The 80's are so now, as hot on the heels of the RISC OS' Raspberry Pi debut comes the equally retro-tastic news that the BASIC version used in the Sinclair ZX Spectrum can also run on the Pi.

The BASIC in question is SpecBAS, is a project run by a chap called Paul Dunn.

Full Pi support came to the project with the recently-released version 0.755.

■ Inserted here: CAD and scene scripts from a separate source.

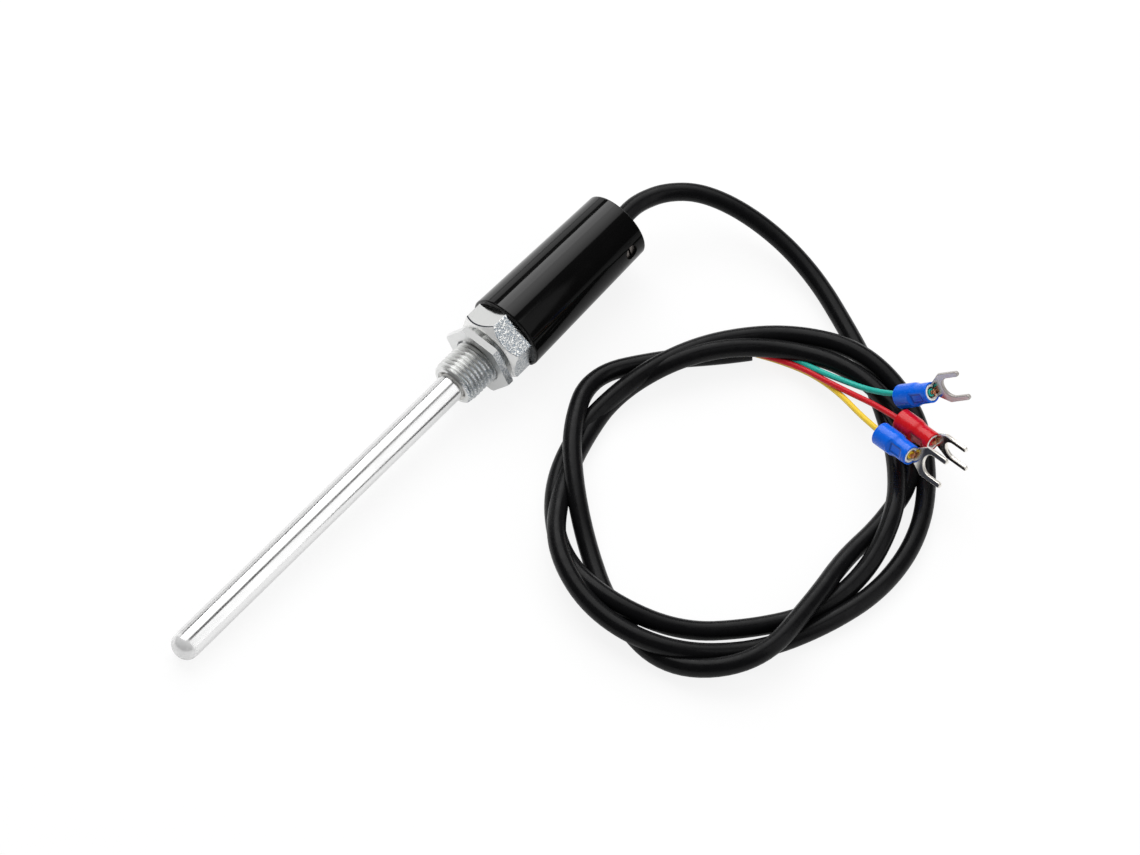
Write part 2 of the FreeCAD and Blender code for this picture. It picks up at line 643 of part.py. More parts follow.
def build():
    """Every piece by its node name, in its place."""
    place = lay_down()
    probe = {
        "sheath_tube": make_sheath(),
        "threaded_fitting": make_fitting(),
        "lock_nut": make_nut(),
        "sealant_bead": make_bead(),
        "housing_sleeve": make_sleeve(),
        "set_screw": make_screw(),
        "sensing_element": make_element(),
        "tip_compound": make_compound(),
        "stem_sleeving": make_sleeving(),
        "stem_seal": make_seal(),
        "cable_entry": make_entry(),
    }
    colours = list(TERMINALS)
    for number in range(WIRE_COUNT):
        probe["stem_wire_%d" % (number + 1)] = make_wire(number)
        probe["splice_sleeve_%d" % (number + 1)] = make_splice(number)
        probe["inner_core_" + colours[number]] = make_core(number)
    pieces = {}
    for name, shape in probe.items():
        pieces[name] = shape.transformed(place.toMatrix(), True)
    pieces["cable_lead"] = make_cable_lead(place)
    pieces["cable_coil"] = make_coil()
    for colour in colours:
        frame = terminal_frame(colour).toMatrix()
        pieces["terminal_sleeve_" + colour] = make_vinyl().transformed(frame, True)
        pieces["terminal_fork_" + colour] = make_fork().transformed(frame, True)
        pieces["conductor_" + colour] = make_conductor().transformed(frame, True)
        pieces["lead_" + colour] = make_lead(colour)
    return pieces


def report_places():
    """Print the places that a mount or a joint needs."""
    place = lay_down()
    tilt = place.Rotation.Angle
    print("nose-down tilt %.4f degrees" % math.degrees(tilt))
    toward_tip = place.Rotation.multVec(vec(-1, 0, 0))
    print("axis toward the tip", [round(c, 6) for c in toward_tip])
    stem_low = TIP + DOME_R
    stem_middle = (stem_low + THREAD_END) / 2
    for name, x in (("stem middle", stem_middle), ("nut front", NUT_FRONT), ("thread end", THREAD_END),
                    ("hexagon face", HEX_FRONT), ("exit", SLEEVE_LENGTH)):
        print(name, [round(c, 4) for c in place.multVec(vec(x, 0, 0))])
    print("free stem length", round(THREAD_END - stem_low, 3))
    slot_x = VINYL_LENGTH + CROTCH + FORK_SLOT
    for colour in TERMINALS:
        frame = terminal_frame(colour)
        middle = frame.multVec(vec(slot_x, 0, TONGUE_THICK / 2 - BARREL_R))
        normal = frame.Rotation.multVec(Z_AXIS)
        print("slot", colour, [round(c, 4) for c in middle], [round(c, 6) for c in normal])


def main():
    """Build every piece and write it to its own file."""
    os.makedirs("parts", exist_ok=True)
    for name, shape in build().items():
        solid = shape.Solids[0] if len(shape.Solids) == 1 else shape
        if len(shape.Solids) != 1 or not solid.isValid():
            print("CHECK", name, "solids", len(shape.Solids), "valid", shape.isValid())
        solid.exportStep("parts/%s.step" % name)
        print("%-24s volume %9.2f mm3" % (name, solid.Volume))
    report_places()


main()
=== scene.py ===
# %% [markdown]
# # A threaded temperature probe with its coiled cable
#
# The probe lies on a table: a bright steel tube, a zinc-plated fitting with a lock nut, a glossy black
# sleeve, and a black cable in three loose turns that ends in three small fork terminals. The hard
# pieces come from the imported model. This lesson adds what that model only hints at: the turns of the
# cable, the thin coloured cores, the pinched vinyl sleeves, the copper strands, and every finish.

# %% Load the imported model
import math
import bpy
import numpy as np
from mathutils import Matrix, Vector


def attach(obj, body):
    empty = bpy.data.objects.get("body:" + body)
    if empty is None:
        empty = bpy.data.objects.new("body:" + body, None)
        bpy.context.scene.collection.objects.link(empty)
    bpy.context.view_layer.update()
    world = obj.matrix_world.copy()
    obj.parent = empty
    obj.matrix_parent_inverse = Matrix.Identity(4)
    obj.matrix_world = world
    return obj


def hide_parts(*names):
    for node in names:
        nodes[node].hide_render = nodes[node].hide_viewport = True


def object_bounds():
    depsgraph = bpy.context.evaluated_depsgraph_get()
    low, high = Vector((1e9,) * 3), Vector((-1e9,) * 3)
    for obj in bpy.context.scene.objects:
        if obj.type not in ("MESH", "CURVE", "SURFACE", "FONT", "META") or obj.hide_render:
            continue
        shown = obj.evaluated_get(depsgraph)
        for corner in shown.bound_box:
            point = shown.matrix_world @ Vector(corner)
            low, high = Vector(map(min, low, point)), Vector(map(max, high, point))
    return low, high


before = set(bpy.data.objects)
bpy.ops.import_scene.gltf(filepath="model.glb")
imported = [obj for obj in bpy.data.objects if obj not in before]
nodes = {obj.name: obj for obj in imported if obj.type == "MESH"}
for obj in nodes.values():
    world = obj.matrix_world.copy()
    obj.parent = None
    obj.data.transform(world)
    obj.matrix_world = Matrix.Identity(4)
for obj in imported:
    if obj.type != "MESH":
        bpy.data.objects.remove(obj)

cad_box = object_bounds()
MM = 0.001
print("pieces in the frame:", len(nodes), "box:", cad_box)

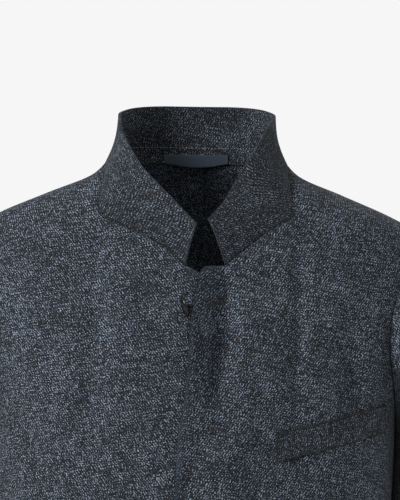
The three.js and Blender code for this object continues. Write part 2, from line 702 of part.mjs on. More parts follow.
// Buttons: a disc with a rounded rim, and four holes where it shows
function buttonGeometry(radius, thick, holes) {
  const outline = new THREE.Shape();
  outline.absarc(0, 0, radius - BUTTON_BEVEL, 0, 2 * HALF_TURN, false);
  for (let i = 0; i < holes; i += 1) {
    const turn = QUARTER_TURN * (i + 0.5);
    const hole = new THREE.Path();
    const [x, y] = [HOLE.offset * Math.cos(turn), HOLE.offset * Math.sin(turn)];
    hole.absarc(x, y, HOLE.radius + BUTTON_BEVEL, 0, 2 * HALF_TURN, true);
    outline.holes.push(hole);
  }
  const geometry = new THREE.ExtrudeGeometry(outline, {
    depth: thick - 2 * BUTTON_BEVEL,
    bevelThickness: BUTTON_BEVEL,
    bevelSize: BUTTON_BEVEL,
    bevelSegments: 2,
    curveSegments: holes ? 11 : 8,
  });
  return geometry.translate(0, 0, BUTTON_BEVEL - thick / 2);
}

// The front's outer surface where it carries a button
function frontSurface(side, x, height, lift) {
  return bodyCloth(side, turnAt(side * x, height, false), height, lift);
}

const topSeat = frontSurface(-1, TOP_BUTTON.across, TOP_BUTTON.height);
const topDisc = buttonGeometry(TOP_BUTTON.radius, TOP_BUTTON.thick, HOLE_COUNT);
const topButton = addPiece('top_button', topDisc, hornMaterial);
const standOff = TOP_BUTTON.radius * Math.cos(TOP_BUTTON_OPEN)
  + TOP_BUTTON.thick / 2 * Math.sin(TOP_BUTTON_OPEN) + BUTTON_CLEARANCE;
topButton.position.copy(topSeat.point).addScaledVector(topSeat.normal, standOff);
const faceWay = new THREE.Vector3(
  -Math.cos(TOP_BUTTON_LEAN) * Math.cos(TOP_BUTTON_OPEN),
  -Math.sin(TOP_BUTTON_OPEN),
  -Math.sin(TOP_BUTTON_LEAN) * Math.cos(TOP_BUTTON_OPEN),
);
topButton.quaternion.setFromUnitVectors(new THREE.Vector3(0, 0, 1), faceWay.normalize());

FLY_BUTTON_HEIGHTS.forEach((height, i) => {
  const seat = frontSurface(-1, FLY_BUTTON.across, height);
  const disc = buttonGeometry(FLY_BUTTON.radius, FLY_BUTTON.thick, 0);
  const button = addPiece(`fly_button_${i + 1}`, disc, hornMaterial);
  button.position.copy(seat.point).addScaledVector(seat.normal, FLY_BUTTON.thick / 2 + SEAM_GAP);
  button.quaternion.setFromUnitVectors(new THREE.Vector3(0, 0, 1), seat.normal);
});

export default jacket;
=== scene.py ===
# %% [markdown]
# # A stand collar jacket
#
# This lesson dresses a tailored jacket that was first cut as plain solids. The solids come in as
# a fixed frame, in metres, and every piece below is laid on the same form. Tailors work from flat
# pieces, so the jacket is split as they would cut it: fronts, backs, two-part sleeves, a collar
# band, a welt, a hanger loop and buttons.

# %% Load the frame
import math

import bpy
import numpy as np
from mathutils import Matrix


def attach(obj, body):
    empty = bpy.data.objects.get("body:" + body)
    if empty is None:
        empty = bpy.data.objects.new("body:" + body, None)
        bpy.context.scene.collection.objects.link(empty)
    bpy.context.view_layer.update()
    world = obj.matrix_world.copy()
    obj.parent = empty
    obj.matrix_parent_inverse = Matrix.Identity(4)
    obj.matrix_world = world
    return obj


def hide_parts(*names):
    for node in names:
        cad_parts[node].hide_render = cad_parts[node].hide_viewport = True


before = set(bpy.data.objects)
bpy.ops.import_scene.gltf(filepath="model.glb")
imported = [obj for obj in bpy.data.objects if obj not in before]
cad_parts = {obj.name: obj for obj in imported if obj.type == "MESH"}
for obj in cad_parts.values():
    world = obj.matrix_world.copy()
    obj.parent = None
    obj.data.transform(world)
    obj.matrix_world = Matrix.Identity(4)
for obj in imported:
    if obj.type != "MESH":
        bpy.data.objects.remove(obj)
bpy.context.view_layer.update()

MM = 0.001


# %% [markdown]
# ## Smooth lines through short tables
#
# A maker notes a few measured sizes and draws a fair curve through them. A spline object could do
# that, but a small function is simpler to read from anywhere: it takes a table and gives a smooth
# line that never swings past its own points.


# %% A fair curve through a table
def table(columns, *rows):
    return dict(zip(columns.split(), np.array(rows, float).T))


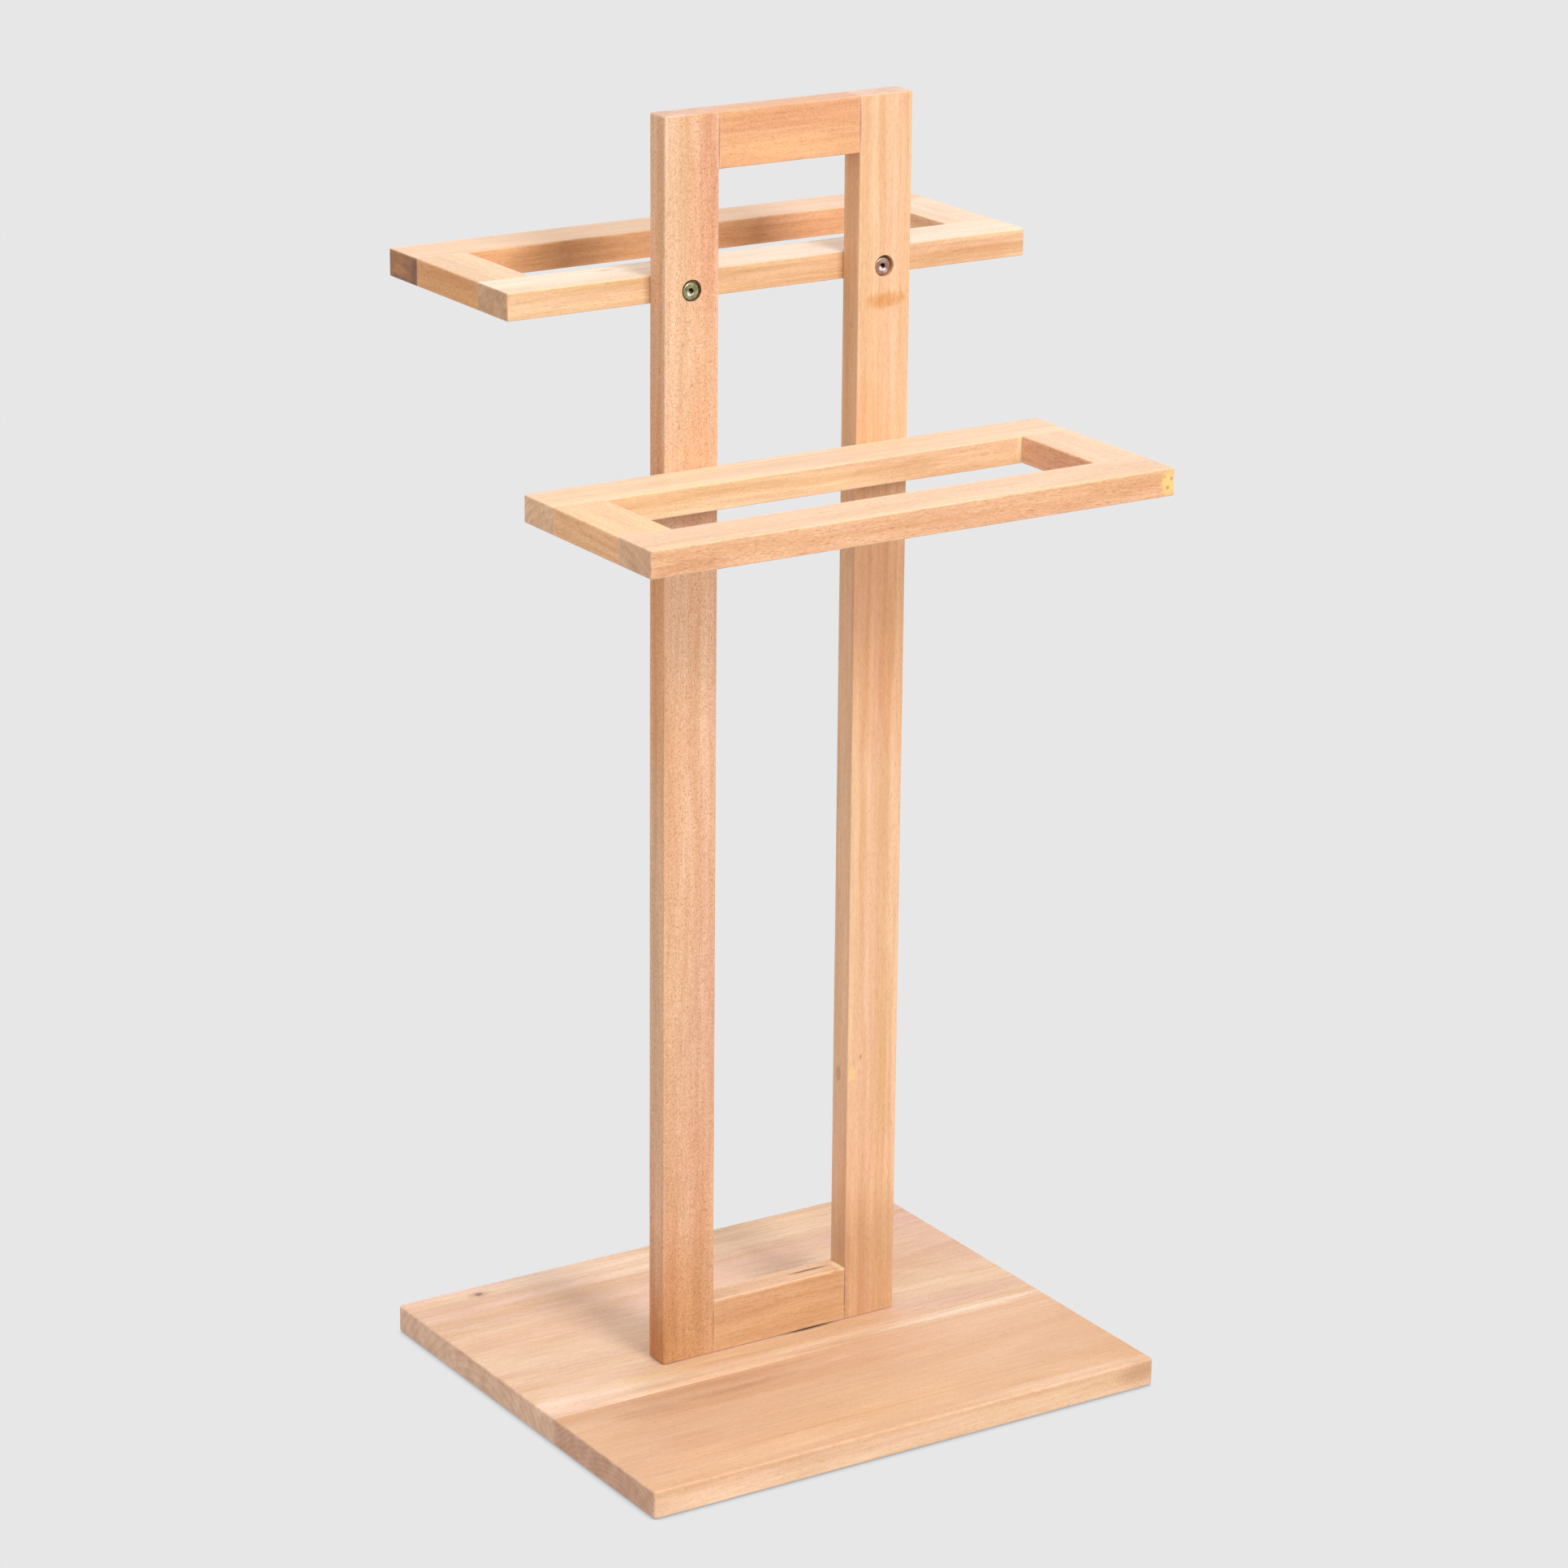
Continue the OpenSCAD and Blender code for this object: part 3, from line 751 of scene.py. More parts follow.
thickness = left_high.y - left_low.y
for side, stile, inner_x in ((-1, stile_left, left_high.x), (1, stile_right, right_low.x)):
    holes = bolt_hole(Vector((side * bolt_x, left_low.y, upper_z)), back_way, thickness, recess_lift)
    holes += bolt_hole(Vector((side * bolt_x, left_high.y, lower_z)), -back_way, thickness)
    foot = Vector((side * bolt_x, 0, left_low.z))
    holes.append(plain_hole(foot, up_way, insert_hole_depth, insert_hole_radius))
    drill(stile, holes)
    into_stile = right_way * side
    for rail, low, high in ((top_rail, top_low, top_high), (foot_rail, foot_low, foot_high)):
        for step in (-dowel_step, dowel_step):
            seam = Vector((inner_x, 0, (low.z + high.z) / 2 + step))
            drill(stile, [plain_hole(seam, into_stile, dowel_in_edge, dowel_hole_radius)])
            drill(rail, [plain_hole(seam, -into_stile, dowel_in_end, dowel_hole_radius)])

hollow_radius = 480 * MM
hollow_depth = 1.0 * MM
hollow_x = 27 * MM
hollow_length = 14 * MM
hollow_middle = 5 * MM
hollow_facets = 360
choose()
bpy.ops.mesh.primitive_cylinder_add(
    vertices=hollow_facets, radius=hollow_radius, depth=hollow_length, rotation=(math.pi / 2, 0, 0),
    location=(hollow_x, foot_low.y + hollow_middle, foot_low.z + hollow_depth - hollow_radius))
bpy.ops.object.transform_apply()
cut(foot_rail, bpy.context.object)

glue_grey = (0.30, 0.19, 0.14)
hairline_brown = (0.45, 0.22, 0.12)
hairline_dark = (0.40, 0.20, 0.12)

# The left stile: a hairline at each joint, painted shade at the foot and under the lower
# frame, and bands of tone down its outer side and its front
left_marks = [
    spot((-53.8, -9, 862), (0.8, 3, 20), hairline_brown, 0.5, 0.8, (0.6, 0.6, 0.6)),
    spot((-53.8, -9, 40), (0.8, 3, 20), hairline_brown, 0.4, 0.8, (0.6, 0.6, 0.6)),
    # Painted shade at the foot, here and in the low marks on the outer side and the front
    stain((-74, 0, 30), (80, 60, 105), (0.86, 0.76, 0.63), 1.0, 0.4, (0.05, 0.05, 0.03)),
    stain((-74, 0, 170), (80, 60, 260), (0.93, 0.92, 0.89), 1.0, 0.4, (0.05, 0.05, 0.02)),
    stain((-94, 0, 8), (3, 16, 80), (0.80, 0.60, 0.38), 1.0, 0.4, (0.05, 0.1, 0.03)),
    stain((-94, 0, 180), (3, 16, 150), (1.05, 1.06, 1.08), 1.0, 0.4, (0.05, 0.1, 0.03)),
    stain((-94, 0, 560), (3, 16, 190), (0.95, 0.79, 0.60), 1.0, 0.5, (0.05, 0.1, 0.02)),
    stain((-87, -9.5, 20), (17, 4, 60), (0.88, 0.86, 0.82), 0.9, 0.5, (0.2, 0.1, 0.03)),
    stain((-62, -9.5, 40), (17, 4, 80), (0.98, 1.08, 1.10), 0.9, 0.5, (0.2, 0.1, 0.03)),
    # Painted shade under the lower frame
    stain((-87, -9.5, 450), (17, 4, 150), (0.96, 0.90, 0.86), 0.9, 0.6, (0.2, 0.1, 0.02)),
    stain((-87, -9.5, 740), (17, 4, 330), (1.03, 1.16, 1.28), 0.9, 0.6, (0.2, 0.1, 0.01)),
    stain((-62, -9.5, 830), (13, 4, 120), (0.91, 0.80, 0.78), 0.9, 0.7, (0.2, 0.1, 0.02)),
    stain((-64, -9.5, 560), (12, 4, 170), (1.02, 1.05, 1.07), 0.9, 0.7, (0.2, 0.1, 0.02)),
    stain((-70, -9, 350), (14, 6, 200), (1.04, 1.06, 1.14), 0.6, 0.9, (0.1, 0.1, 0.01))]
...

SpecBAS is billed as offering “all the features of Sinclair BASIC” , but also adds the following:

  • Procedures, with both referenced and normal variable parameters
  • Flow control with DO..LOOP, WHILE..LOOP, DO..UNTIL
  • Better array handling, with variable BASE settings and FOR..EACH support
  • Better string handling with LEFT$, RIGHT$, MID$, REPEAT$ etc
  • Memory banks which can be loaded, saved and utilised to hold a variety of data types
  • Many, many more maths functions, with both radians and degrees support
  • Graphics with 8bpp in any supported resolution with full palette changing, rotation, scaling etc
  • Sound support with MOD/S3M/XM/IT/MP3/VOC/WAV etc
  • Turtle graphics, sprites, tilemaps.

The language also offers mouse support, which will sadly make the Kempston mouse redundant. On the upside, SpecBAS busts the 48K memory limit, which may or may not be a good thing depending on your appetite for large BASIC projects.

To get SpecBAS working on a Pi, you'll first need to run a linux distribution with hard floating point support. Raspbian Wheezy, the distribution recommended by Raspberry, fits the bill.